To do -
Start at the line that has "for node in" and stop at the line that has "TOOTH_HEIGHT = 7.2 * MM". Print those lines and all lines between them exactly, and nothing more.

Data shown -
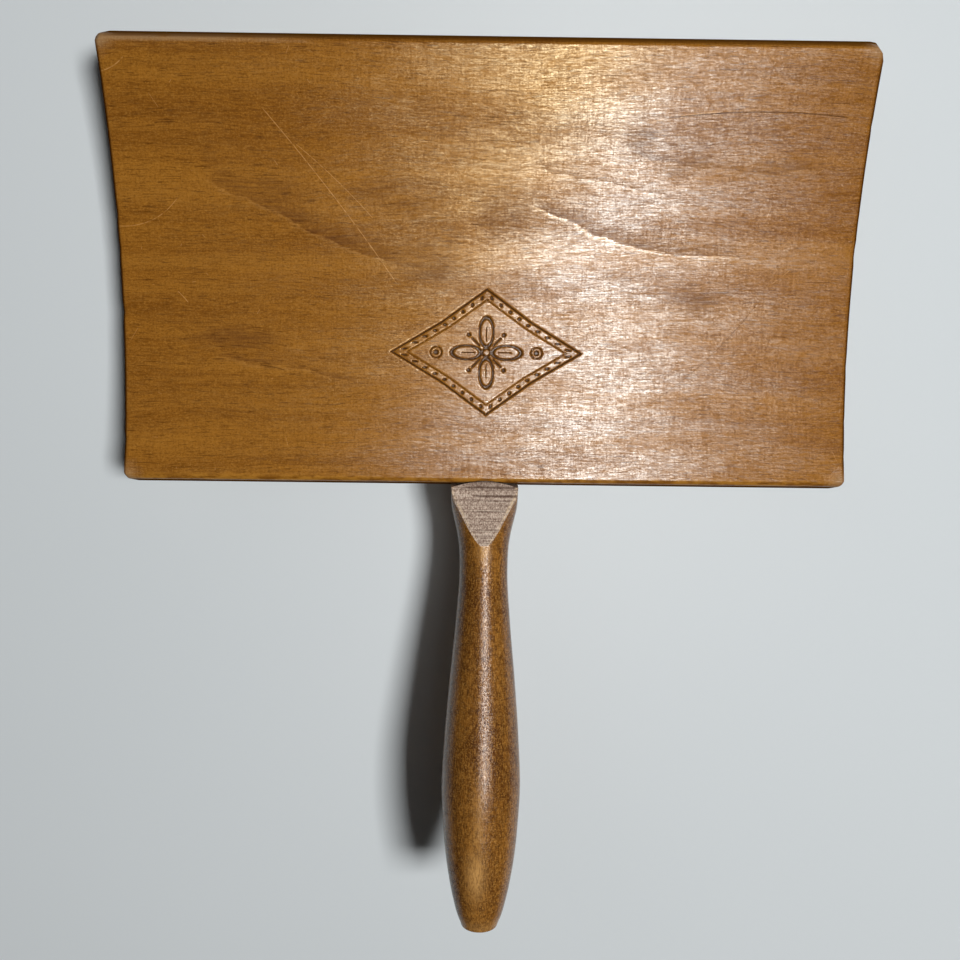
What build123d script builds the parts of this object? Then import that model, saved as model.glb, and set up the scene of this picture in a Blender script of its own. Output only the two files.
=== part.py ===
"""Curved wool hand card: a thin wooden back with wire-toothed clothing and a turned handle.

The card lies on its teeth. +X runs along the board's width, +Y from the handle to the toe edge and
+Z up, square to the chord of the curved board. The origin is the bottom centre of the whole card.
Lengths are millimetres and angles are degrees. The board, the clothing and the rows of teeth are
concentric arcs about one line parallel to X, called the arc axis, which lies above the card.
"""

from build123d import *
import math
import os

os.makedirs("parts", exist_ok=True)

# Back board
board_width = 222.25
board_chord = 127.0
board_sag = 9.1
board_thickness = 9.8
corner_radius = 2.0
back_round_over = 1.9
front_round_over = 0.8

# Handle, in distances from the board's heel edge along the handle
handle_pitch = 11.0
handle_length = 140.0
axis_drop = 1.2
shoulder_width = 20.8
neck_radius = 7.55
neck_at = 27.0
belly_radius = 12.35
belly_at = 98.0
butt_radius = 5.4
butt_round_over = 1.0
tenon_radius = 2.9
tenon_depth = 22.0
tenon_clearance = 0.05
seat_depth = 2.0
top_flat_start = (-2.5, 6.1)
top_flat_end = (18.5, 7.8)
underside_flat = 9.4

# Card clothing: a woven foundation faced with rubber, over the crowns of the wire teeth
wire = 0.38
crown_width = 0.45
fabric_thickness = 2.0
rubber_thickness = 1.4
clothing_width = 209.6
clothing_arc = 116.0

# Wire teeth, set in staggered rows
row_count = 34
teeth_per_row = 60
row_pitch = 3.2
tooth_pitch = 3.4
tooth_height = 7.2
knee_height = 3.1
knee_lean = -1.1
tip_lean = 1.0

# Fixing staples round the margin of the clothing
staple_crown = 9.0
staple_wire = 0.8
staple_leg_in_wood = 3.5
staples_across = 7
staples_down = 4

# Arc radii, measured from the arc axis
back_radius = ((board_chord / 2) ** 2 + board_sag**2) / (2 * board_sag)
front_radius = back_radius + board_thickness
fabric_radius = front_radius + wire
rubber_radius = fabric_radius + fabric_thickness
face_radius = rubber_radius + rubber_thickness
tip_radius = face_radius + tooth_height
middle_radius = back_radius + board_thickness / 2

# Angles about the arc axis, positive towards the handle
half_angle = math.degrees(math.asin(board_chord / 2 / back_radius))
clothing_half_angle = math.degrees(clothing_arc / 2 / fabric_radius)
row_step = math.degrees(row_pitch / fabric_radius)
first_row_angle = -row_step * (row_count - 1) / 2

# The lowest tooth tip touches z = 0, and the card's length is centred on y = 0
tip_reach = math.hypot(tip_radius, tip_lean + wire / 2)
tip_angle = math.degrees(math.atan2(tip_lean + wire / 2, tip_radius))
lowest_row = min(
    (first_row_angle + row_step * index + tip_angle for index in range(row_count)), key=abs
)
arc_z = tip_reach * math.cos(math.radians(lowest_row))
joint_drop = (middle_radius + axis_drop) * math.cos(math.radians(half_angle))
joint_back = (middle_radius + axis_drop) * math.sin(math.radians(half_angle))
toe_reach = front_radius * math.sin(math.radians(half_angle))
pitch = math.radians(handle_pitch)
butt_reach = joint_back + handle_length * math.cos(pitch) + butt_radius * math.sin(pitch)
board_y = (butt_reach - toe_reach) / 2

arc_centre = Vector(0, board_y, arc_z)
arc_axis = Axis(arc_centre, (1, 0, 0))
joint_point = Vector(0, board_y - joint_back, arc_z - joint_drop)
handle_direction = Vector(0, -math.cos(pitch), math.sin(pitch))


def on_arc(radius, angle):
    """The (y, z) place at a radius and an angle about the arc axis."""
    turn = math.radians(angle)
    return (board_y - radius * math.sin(turn), arc_z - radius * math.cos(turn))


def curved_plate(inner, outer, spread, width):
    """A plate between two concentric arcs, from -spread to +spread degrees and centred on x = 0."""
    with BuildPart() as plate:
        with BuildSketch(Plane.YZ):
            with BuildLine():
                inside = ThreePointArc(on_arc(inner, -spread), on_arc(inner, 0), on_arc(inner, spread))
                outside = ThreePointArc(on_arc(outer, -spread), on_arc(outer, 0), on_arc(outer, spread))
                Line(inside @ 0, outside @ 0)
                Line(inside @ 1, outside @ 1)
            make_face()
        extrude(amount=width / 2, both=True)
    return plate.part


def plate_plane(radius, angle, x=0.0):
    """A plane on an arc: its x runs along the card's width and its z points outwards, to the teeth."""
    y, z = on_arc(radius, angle)
    turn = math.radians(angle)
    return Plane(
        origin=(x, y, z), x_dir=(1, 0, 0), z_dir=(0, -math.sin(turn), -math.cos(turn))
    )


def write(part, name):
    """Labels a finished piece and writes it."""
    part.label = name
    export_step(part, f"parts/{name}.step", write_pcurves=False)


# Back board: rounded corners and edges, a seat for the handle's shoulder and a blind tenon hole.
# The seat is an upright cylinder that cuts seat_depth into the heel edge across the shoulder.
seat_radius = ((shoulder_width / 2) ** 2 + seat_depth**2) / (2 * seat_depth)
seat_centre_y = board_y - joint_back + seat_depth - seat_radius
seat_plane = Plane(origin=(0, seat_centre_y, 0))
tenon_plane = Plane(origin=joint_point, x_dir=(1, 0, 0), z_dir=-handle_direction)

with BuildPart() as back_board:
    add(curved_plate(back_radius, front_radius, half_angle, board_width))
    end_faces = back_board.faces().filter_by(Axis.X)
    corners = end_faces.edges().filter_by(GeomType.LINE)
    fillet(corners, radius=corner_radius)
    back_face = back_board.faces().filter_by(GeomType.CYLINDER).sort_by(SortBy.AREA)[-2]
    fillet(back_face.edges(), radius=back_round_over)
    front_face = back_board.faces().filter_by(GeomType.CYLINDER).sort_by(SortBy.AREA)[-1]
    fillet(front_face.edges(), radius=front_round_over)
    with BuildSketch(seat_plane):
        Circle(seat_radius)
    extrude(amount=arc_z, mode=Mode.SUBTRACT)
    with BuildSketch(tenon_plane):
        Circle(tenon_radius + tenon_clearance)
    extrude(amount=tenon_depth + 1, mode=Mode.SUBTRACT)
write(back_board.part, "back_board")

# Handle: the turned profile flares towards the board into a shoulder with four flats, where the
# square blank was left unturned. The shoulder is flush with the board's back and front.
# In handle_plane, x runs from the joint to the butt and y runs down, square to the handle.
handle_plane = Plane(origin=joint_point, x_dir=handle_direction, z_dir=(1, 0, 0))
handle_axis = Axis(joint_point, handle_direction)
flat_reach = 40.0
cut_width = shoulder_width + 20
flare_start = (-2 * seat_depth, 15.0)
side_flats_end = 20.0

with BuildPart() as handle:
    with BuildSketch(handle_plane):
        with BuildLine():
            outline = Spline(
                flare_start,
                (4.3, 11.75),
                (8.5, 10.2),
                (13, 8.95),
                (18, 8.0),
                (neck_at, neck_radius),
                (42, 8.45),
                (62, 10.3),
                (80, 11.7),
                (belly_at, belly_radius),
                (106, 11.9),
                (115, 11.15),
                (123, 10.0),
                (131, 8.4),
                (136, 7.05),
                (handle_length, butt_radius),
                tangents=((1, -0.42), (1, -0.42)),
            )
            Polyline(outline @ 1, (handle_length, 0), (flare_start[0], 0), flare_start)
        make_face()
    revolve(axis=handle_axis)
    butt_edge = handle.edges().filter_by(GeomType.CIRCLE).sort_by(handle_axis)[-1]
    fillet(butt_edge, radius=butt_round_over)
    # The flat on the back side runs out at the neck.
    with BuildSketch(handle_plane):
        with BuildLine():
            top_flat = Line(
                (top_flat_start[0], -top_flat_start[1]), (top_flat_end[0], -top_flat_end[1])
            )
            lead_in = Line(top_flat @ 0, top_flat @ 0 - (top_flat % 0) * seat_depth)
            run_out = Line(top_flat @ 1, top_flat @ 1 + (top_flat % 1) * seat_depth)
            Polyline(
                run_out @ 1,
                (flat_reach, -flat_reach),
                (-flat_reach, -flat_reach),
                lead_in @ 1,
            )
        make_face()
    extrude(amount=cut_width / 2, both=True, mode=Mode.SUBTRACT)
    # The flats on the two sides
    for side in (-1, 1):
        with BuildSketch(handle_plane.offset(side * shoulder_width / 2)):
            Rectangle(2 * side_flats_end, 2 * flat_reach)
        extrude(amount=side * flat_reach, mode=Mode.SUBTRACT)
    # The flat on the teeth side is parallel to the board's chord.
    with BuildSketch(Plane.XY.offset(arc_z - back_radius + board_sag - underside_flat)):
        with Locations((0, board_y - joint_back)):
            Rectangle(cut_width, 2 * flat_reach)
    extrude(amount=-flat_reach, mode=Mode.SUBTRACT)
    # The shoulder's end is rounded to fill the seat in the board.
    with BuildSketch(Plane.XY):
        with Locations((0, board_y - joint_back + flat_reach / 2)):
            Rectangle(cut_width, flat_reach + 2 * seat_depth)
        with Locations((0, seat_centre_y)):
            Circle(seat_radius, mode=Mode.SUBTRACT)
    extrude(amount=arc_z, mode=Mode.SUBTRACT)
    with BuildSketch(tenon_plane):
        Circle(tenon_radius)
    extrude(amount=tenon_depth)
write(handle.part, "handle")

# Clothing foundation: woven fabric against the crowns, with a rubber face
fabric = curved_plate(fabric_radius, rubber_radius, clothing_half_angle, clothing_width)
rubber = curved_plate(rubber_radius, face_radius, clothing_half_angle, clothing_width)
write(fabric, "clothing_fabric")
write(rubber, "clothing_rubber")

# Tooth rows: each row is a comb of bent teeth on a crown wire that lies against the board.
# In the tooth profile, the first value is the lean towards the handle and the second the radius.
crown_radius = front_radius + wire / 2
knee_radius = face_radius + knee_height
row_length = (teeth_per_row - 1) * tooth_pitch
stagger = tooth_pitch / 4
tooth_line = ((0, crown_radius), (knee_lean, knee_radius), (tip_lean, tip_radius))


def comb_at_rest(shift):
    """One row of teeth straight below the arc axis, shifted along the card's width."""
    near = [(board_y - lean - wire / 2, arc_z - radius) for lean, radius in tooth_line]
    far = [(board_y - lean + wire / 2, arc_z - radius) for lean, radius in tooth_line]
    with BuildPart() as comb:
        for index in range(teeth_per_row):
            x = shift + index * tooth_pitch - row_length / 2
            with BuildSketch(Plane.YZ.offset(x - wire / 2)):
                with BuildLine():
                    Polyline(*near, *reversed(far), close=True)
                make_face()
        extrude(amount=wire)
        with BuildSketch(Plane.YZ.offset(shift - row_length / 2 - wire / 2)):
            with Locations((board_y, arc_z - crown_radius)):
                Rectangle(crown_width, wire)
        extrude(amount=row_length + wire)
    return comb.part


combs = [comb_at_rest(-stagger), comb_at_rest(stagger)]
for index in range(row_count):
    # A positive turn about +X swings the bottom towards +Y, so towards the toe edge.
    angle = first_row_angle + row_step * index
    with BuildPart() as tooth_row:
        add(combs[index % 2].rotate(arc_axis, -angle))
    write(tooth_row.part, f"tooth_row_{index + 1:02d}")

# Fixing staples, in the bare margin between the teeth and the edge of the clothing
row_half_angle = -first_row_angle
margin_angle = (row_half_angle + clothing_half_angle) / 2 + 0.15
margin_x = (row_length / 2 + clothing_width / 2) / 2 + 0.2
staple_leg = face_radius - front_radius + staple_leg_in_wood


def staple_group(places, turned):
    """Staples at (x, angle) places, each driven from the rubber face into the board."""
    with BuildPart() as group:
        for x, angle in places:
            plane = plate_plane(face_radius, angle, x)
            crown_size = (staple_crown, staple_wire)
            leg_places = [(-1, 0), (1, 0)]
            if turned:
                crown_size = (staple_wire, staple_crown)
                leg_places = [(0, -1), (0, 1)]
            leg_offset = (staple_crown - staple_wire) / 2
            with BuildSketch(plane):
                Rectangle(*crown_size)
            extrude(amount=staple_wire)
            with BuildSketch(plane):
                with Locations(*[(leg_offset * i, leg_offset * j) for i, j in leg_places]):
                    Rectangle(staple_wire, staple_wire)
            extrude(amount=-staple_leg)
    return group.part


across = [(i / (staples_across - 1) - 0.5) * (clothing_width - 26) for i in range(staples_across)]
down = [(i / (staples_down - 1) - 0.5) * 2 * (row_half_angle - 1.5) for i in range(staples_down)]
write(staple_group([(x, -margin_angle) for x in across], turned=False), "staples_toe")
write(staple_group([(x, margin_angle) for x in across], turned=False), "staples_heel")
write(staple_group([(-margin_x, angle) for angle in down], turned=True), "staples_left")
write(staple_group([(margin_x, angle) for angle in down], turned=True), "staples_right")

print(f"arc axis at y {board_y:.3f}, z {arc_z:.3f}; back radius {back_radius:.3f}")
print(f"handle joint at y {joint_point.Y:.3f}, z {joint_point.Z:.3f}")
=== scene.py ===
"""Looks of the wool hand card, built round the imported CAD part, in metres in the row frame.

The card lies on its teeth: +X along the board, +Y towards the toe edge, +Z up. The board, the
clothing and the rows of teeth are arcs about the arc axis, a line parallel to X above the card.
"""

import functools
import math
import random

import bpy
import numpy as np
from mathutils import Matrix, Vector


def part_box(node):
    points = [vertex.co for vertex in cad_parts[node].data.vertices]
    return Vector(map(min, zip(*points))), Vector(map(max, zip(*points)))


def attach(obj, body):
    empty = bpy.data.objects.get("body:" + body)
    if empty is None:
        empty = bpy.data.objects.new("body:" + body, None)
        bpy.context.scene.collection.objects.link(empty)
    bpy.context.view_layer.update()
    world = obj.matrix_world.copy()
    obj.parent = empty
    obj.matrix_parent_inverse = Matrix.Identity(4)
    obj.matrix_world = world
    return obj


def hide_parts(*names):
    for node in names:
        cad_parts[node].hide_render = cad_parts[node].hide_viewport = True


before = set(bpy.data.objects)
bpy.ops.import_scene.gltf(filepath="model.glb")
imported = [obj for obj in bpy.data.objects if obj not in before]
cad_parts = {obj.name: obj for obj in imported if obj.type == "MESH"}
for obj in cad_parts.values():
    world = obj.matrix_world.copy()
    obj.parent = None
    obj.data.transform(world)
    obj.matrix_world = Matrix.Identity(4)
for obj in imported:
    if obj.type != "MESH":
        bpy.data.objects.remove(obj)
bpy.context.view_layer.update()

MM = 0.001

# Sizes of the CAD part
BOARD_CHORD = 127 * MM
BOARD_SAG = 9.1 * MM
BOARD_THICKNESS = 9.8 * MM
WIRE = 0.38 * MM
FABRIC_THICKNESS = 2.0 * MM
RUBBER_THICKNESS = 1.4 * MM
TOOTH_HEIGHT = 7.2 * MM

# Arc radii, from the arc axis
BACK_RADIUS = ((BOARD_CHORD / 2) ** 2 + BOARD_SAG**2) / (2 * BOARD_SAG)
FRONT_RADIUS = BACK_RADIUS + BOARD_THICKNESS
FABRIC_RADIUS = FRONT_RADIUS + WIRE
RUBBER_RADIUS = FABRIC_RADIUS + FABRIC_THICKNESS
FACE_RADIUS = RUBBER_RADIUS + RUBBER_THICKNESS
TIP_RADIUS = FACE_RADIUS + TOOTH_HEIGHT
HALF_ANGLE = math.asin(BOARD_CHORD / 2 / BACK_RADIUS)
HALF_ARC = HALF_ANGLE * BACK_RADIUS

# Places read from the frame
board_low, board_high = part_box("back_board")
HALF_WIDTH = (board_high.x - board_low.x) / 2
BOARD_Y = (board_high.y + board_low.y) / 2
ARC_Z = board_low.z + FRONT_RADIUS
CHORD_Z = ARC_Z - BACK_RADIUS + BOARD_SAG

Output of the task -
    for node in names:
        cad_parts[node].hide_render = cad_parts[node].hide_viewport = True


before = set(bpy.data.objects)
bpy.ops.import_scene.gltf(filepath="model.glb")
imported = [obj for obj in bpy.data.objects if obj not in before]
cad_parts = {obj.name: obj for obj in imported if obj.type == "MESH"}
for obj in cad_parts.values():
    world = obj.matrix_world.copy()
    obj.parent = None
    obj.data.transform(world)
    obj.matrix_world = Matrix.Identity(4)
for obj in imported:
    if obj.type != "MESH":
        bpy.data.objects.remove(obj)
bpy.context.view_layer.update()

MM = 0.001

# Sizes of the CAD part
BOARD_CHORD = 127 * MM
BOARD_SAG = 9.1 * MM
BOARD_THICKNESS = 9.8 * MM
WIRE = 0.38 * MM
FABRIC_THICKNESS = 2.0 * MM
RUBBER_THICKNESS = 1.4 * MM
TOOTH_HEIGHT = 7.2 * MM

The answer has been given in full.